The only program that does it all is Punakea for the Mac, which first introduced me to the unbelievably easy-to-use cloud navigation, which is what really makes this system sing. I’ll be giving away three free copies to listeners chosen at random. This episode’s transcript links to the entry page.

This is Stever Robbins. Follow me on twitter as follow GetItDoneGuy. Enter to win a free copy of Punakea in this episode’s transcript at http://getitdone.quickanddirtytips.com.
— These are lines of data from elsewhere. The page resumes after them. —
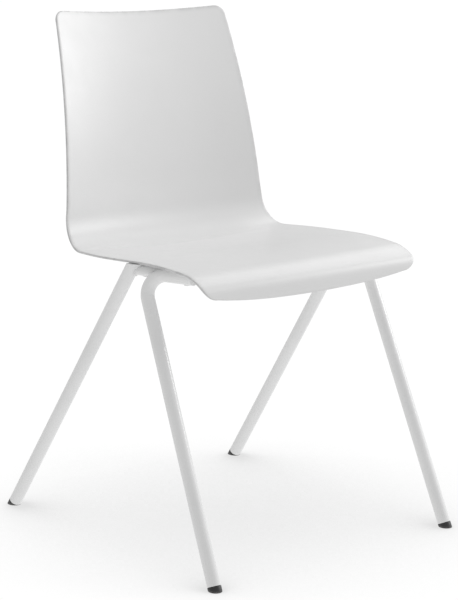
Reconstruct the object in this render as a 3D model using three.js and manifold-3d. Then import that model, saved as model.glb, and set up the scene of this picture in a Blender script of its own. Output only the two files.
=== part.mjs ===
// Four-leg stacking chair: a one-piece plastic shell screwed to a welded steel tube frame.
// Millimetres, +Z up. The chair faces -Y and +X is the sitter's left. The floor is z = 0.
import * as THREE from 'three';
import { mergeVertices } from 'three/addons/utils/BufferGeometryUtils.js';
import Module from 'manifold-3d';

const wasm = await Module();
wasm.setup();

// ---------------------------------------------------------------- driving dimensions

const FIT_GAP = 0.3; // left between pieces that touch or are welded together
const OVERCUT = 1; // how far a cutting solid runs on past the face that it opens

// Frame tubes
const LEG_TUBE = 22; // outer diameter
const BRACE_TUBE = 18; // outer diameter of the side rails, the cross tube and the hoop
const TUBE_WALL = 1.5;
const LEG_BEND_RADIUS = 30; // centre line
const HOOP_BEND_RADIUS = 45; // centre line

// Stance: where the legs meet the floor, and where their lines meet their rails' lines
const FOOT_HALF_WIDTH = 248.2;
const FRONT_FOOT_Y = -283.6;
const REAR_FOOT_Y = 282.4;
const LEG_TOP_HALF_WIDTH = 230.6;
const FRONT_LEG_TOP_Y = -78.2;
const REAR_LEG_TOP_Y = -48.4;
const FRONT_RAIL_TOE_IN = 25; // degrees
const SIDE_RAIL_TOE_IN = 34; // degrees
const RAIL_FALL = 0.035; // drop towards the front for each unit of length
const FRONT_RAIL_END_MARGIN = 0.35; // cross tube to the rail's square end
const CROSS_TUBE_Y = -147;
const CROSS_TUBE_DROP = 1.5; // cross tube axis below the ends of the rails' axes

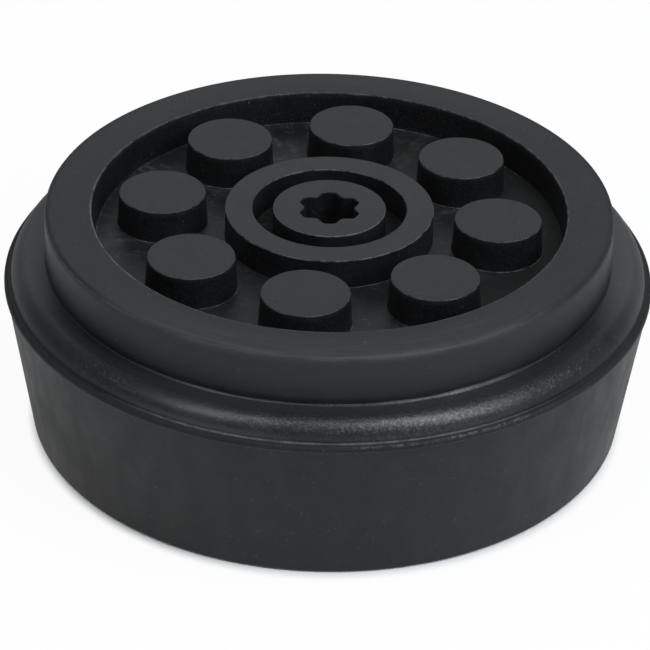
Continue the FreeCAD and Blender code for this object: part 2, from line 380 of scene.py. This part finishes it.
class Value:
    """A number or colour in a node tree, so that shader maths reads as arithmetic."""

    def __init__(self, tree, socket):
        self.tree = tree
        self.socket = socket

    def math(self, operation, *others):
        """A maths node on this value and then the others."""
        return self.tree.node("ShaderNodeMath", {"operation": operation}, (self, *others))

    def __add__(self, other):
        return self.math("ADD", other)

    def __sub__(self, other):
        return self.math("SUBTRACT", other)

    def __rsub__(self, other):
        return self.tree.node("ShaderNodeMath", {"operation": "SUBTRACT"}, (other, self))

    def __mul__(self, other):
        return self.math("MULTIPLY", other)

    def __truediv__(self, other):
        return self.math("DIVIDE", other)

    __radd__ = __add__
    __rmul__ = __mul__

    def ease(self, start, end):
        """0 at start, 1 at end, smooth between."""
        return self.tree.node("ShaderNodeMapRange", {"interpolation_type": "SMOOTHSTEP"},
                              {"Value": self, "From Min": start, "From Max": end})

    def near(self, target, half_width):
        """1 where this value is target, fading to 0 at half_width from it."""
        return (self - target).math("ABSOLUTE").ease(half_width, 0)


class Tree:
    """The nodes of a material or world."""

    # Places of the colour sockets on a Mix node.
    COLOUR_A, COLOUR_B, COLOUR_OUT = 6, 7, 2

    def __init__(self, owner):
        owner.use_nodes = True
        self.nodes = owner.node_tree.nodes
        self.links = owner.node_tree.links
        self.nodes.clear()

    def node(self, kind, settings=None, values=(), output=0):
        """A node, its settings made first, with values or links by socket name or in order."""
        made = self.nodes.new(kind)
        for name, setting in (settings or {}).items():
            setattr(made, name, setting)
        pairs = values.items() if isinstance(values, dict) else enumerate(values)
        for name, value in pairs:
            if isinstance(value, Value):
                self.links.new(value.socket, made.inputs[name])
            else:
                made.inputs[name].default_value = value
        return Value(self, made.outputs[output]) if made.outputs else None

    def noise(self, place, scale, detail, roughness):
        return self.node("ShaderNodeTexNoise", {}, {
            "Vector": place, "Scale": scale, "Detail": detail, "Roughness": roughness})

    def mix(self, amount, low, high):
        """One colour over another. A plain colour is given as three numbers."""
        low, high = (side if isinstance(side, Value) else (*side, 1) for side in (low, high))
        return self.node("ShaderNodeMix", {"data_type": "RGBA"}, {
            "Factor": amount, self.COLOUR_A: low, self.COLOUR_B: high}, output=self.COLOUR_OUT)

    def vector(self, x, y, z):
        return self.node("ShaderNodeCombineXYZ", {}, (x, y, z))

    def vector_math(self, operation, *values, output="Vector"):
        return self.node("ShaderNodeVectorMath", {"operation": operation}, values, output)


class Spot:
    """Where a shaded point lies in millimetres, and which side of the pad it is on."""

    def __init__(self, tree):
        place = tree.node("ShaderNodeTexCoord", output="Object")
        self.place = tree.node("ShaderNodeVectorMath", {"operation": "SCALE"},
                               {"Vector": place, "Scale": 1 / MM})
        x, y, self.z = (tree.node("ShaderNodeSeparateXYZ", {}, (self.place,), output=axis)
                        for axis in "XYZ")
        self.radius = tree.vector_math("LENGTH", tree.vector(x, y, 0), output="Value")
        self.east, self.north = x / self.radius, y / self.radius
        self.from_stud = self.distance_from_stud(y.math("ARCTAN2", x))
        self.forward = self.facing(0)
        across = self.forward.math("ABSOLUTE")
        self.fore_and_aft = across.ease(0.5, 0.9)
        self.sideways = across.ease(0.5, 0.15)
        self.front = self.forward.ease(0.55, 0.95)
        self.foremost = self.forward.ease(0.72, 0.96)
        self.leftward = self.facing(RIM_FLASH_SIDE).ease(0.75, 0.97)
        self.rightward = self.facing(LEDGE_FLASH_SIDE).ease(0.94, 0.985)

    def facing(self, side):
        """1 on a side of the pad, 0 a quarter turn from it, -1 opposite."""
        angle = math.radians(FRONT_ANGLE + side)
        return self.east * math.cos(angle) + self.north * math.sin(angle)

    def distance_from_stud(self, angle):
        """Distance from the axis of the nearest stud."""
        spacing = 2 * math.pi / STUD_COUNT
        from_middle = ((angle / spacing).math("FRACT") - 0.5) * spacing
        across = self.radius * from_middle.math("COSINE") * (2 * STUD_CIRCLE)
        return (self.radius * self.radius + STUD_CIRCLE ** 2 - across).math("SQRT")


class Faces:
    """Masks from 0 to 1 for the faces of the pad. Their borders fade over the distances given."""

    def __init__(self, spot):
        radius, z = spot.radius, spot.z
        inside = radius.ease(MOUTH_RADIUS + 0.2, MOUTH_RADIUS - 0.2)
        out_of_ring = radius.ease(RING_RADIUS, RING_RADIUS + 0.2)
        under_ring = z.ease(SHOULDER + 1, SHOULDER + 0.8)
        above_floor = z.ease(RECESS_FLOOR + 0.1, RECESS_FLOOR + 0.6)
        below_tops = z.ease(CENTRE_TOP - 0.3, CENTRE_TOP - 0.8)
        self.wall = z.ease(BAND_FOOT, BAND_FOOT - 0.4)
        self.shelf = radius.ease(ROUND_END_RADIUS, ROUND_END_RADIUS + 0.1) * z.near(LEDGE, 0.8)
        self.brink = radius.ease(ROUND_END_RADIUS + 0.3, BAND_RADIUS - 0.6) * z.near(LEDGE, 1.2)
        self.shoulder = out_of_ring * under_ring * z.ease(LEDGE, LEDGE + 0.6)
        self.groove = radius.ease(RING_RADIUS + 5, RING_RADIUS + 1.5) * z.near(SHOULDER, 0.5)
        self.ring_side = radius.near(RING_RADIUS, 0.3) * z.ease(SHOULDER + 0.5, SHOULDER + 2)
        self.ring = radius.ease(MOUTH_RADIUS, MOUTH_RADIUS + 5) * z.ease(TOP - 0.8, TOP - 0.1)
        self.tops = inside * z.ease(CENTRE_TOP - 0.15, CENTRE_TOP - 0.05)
        self.recess_floor = inside * z.ease(RECESS_FLOOR + 0.4, RECESS_FLOOR + 0.05)
        in_shade = spot.facing(SHADED_SIDE).ease(0.15, 0.75) * radius.ease(22, 36)
        self.shaded = self.recess_floor * in_shade
        self.centre = radius.ease(COLLAR_RADIUS + 2, COLLAR_RADIUS)
        self.well = (radius.ease(WELL_RADIUS + 0.1, WELL_RADIUS)
                     * z.ease(RECESS_FLOOR + 1, RECESS_FLOOR + 0.5))
        # Painted shade on the recess's inner walls, fading out towards the centre.
        self.hollow_shade = inside * below_tops * above_floor * (0.8 - self.centre * 0.8)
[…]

Work Less, Do More, and have a Great Life!

RESOURCES

http://www.steverrobbins.com/getitdoneguy/092-tag-your-files/signup.php - Sign up to enter a drawing for a free copy of Punakea

http://www.nudgenudge.eu/punakea - Punakea web site

http://www.adobe.com/products/photoshopelwin/ - Adobe Photoshop elements  

http://www.tag2find.com – A Windows tagging program

 
 

Comments (9) for How to Organize Your Digital Photos |  Subscribe to Comment

jessica wolbert Says:
9/30/2009 6:39:34 PM
hi Stever, I discovered you a few months ago. So sadly,I'm so behind in listening to EVERY SINGLE ONE OF YOUR EPISODES. This is one of my life goals. Am I too late to register to win the Punakea?
Robin Says:
8/3/2009 4:09:04 PM
Did you have the drawing yet? If not, I'd like to be entered please. Thanks Stever. Your Facebook Friend, Robin
Stephen Says:
7/28/2009 1:30:02 AM
Yes, looking for the entry form to win Punakea
Zahzel Rose Says:
7/27/2009 6:05:28 PM
I like your ideas and I will use them. I even bought the Scansnap you talked about awhile ago. Did my own Taxes and used the money I saved to buy the scanner. Would like to enter the drawing to help me with my 1000's of pictures from Europe and others. TY
victoria hellman Says:
7/27/2009 12:52:08 PM
finally a bit of information to help me with all these photos! thanks. I would like to be in the contest for a copy of punakea.
Don Says:
7/24/2009 4:57:04 PM
As an amateur photographer of a fairly advanced level, I loved your ideas. Wish you had been podcasting years ago! It took me a couple years to come-up with these tips and using them regularly, I have to concur... it is the best way of organizing. One more thing. Your ideas suggest a way to find files. You should have talked about where to physically store the files. With a good search cloud, I have navigated back to my original storage stragegy of storing photos in folders by date I name the folders something like 2009-07-07 At Dad's Place or 2008-12-31 New Year's Eve. YYYY-MM-DD will allow the system to sort your files chronologically. So I have my structure as YYYY MM YYYY-MM-DD subject With all the pictures stored in the folders. Thanks for the tips, Stever! Love the podcast! Don
Marsh Wildman Says:
7/22/2009 10:36:12 AM
Love the show. How do I enter to win the copy of Punakea?
Rebecca Says:
7/22/2009 9:39:42 AM
Stever, what about Picasa? Would you recommend it for organizing your photographs?
Brian King Says:
7/22/2009 7:25:04 AM
Looks good. I hadn't heard of Punakea before. Thanks.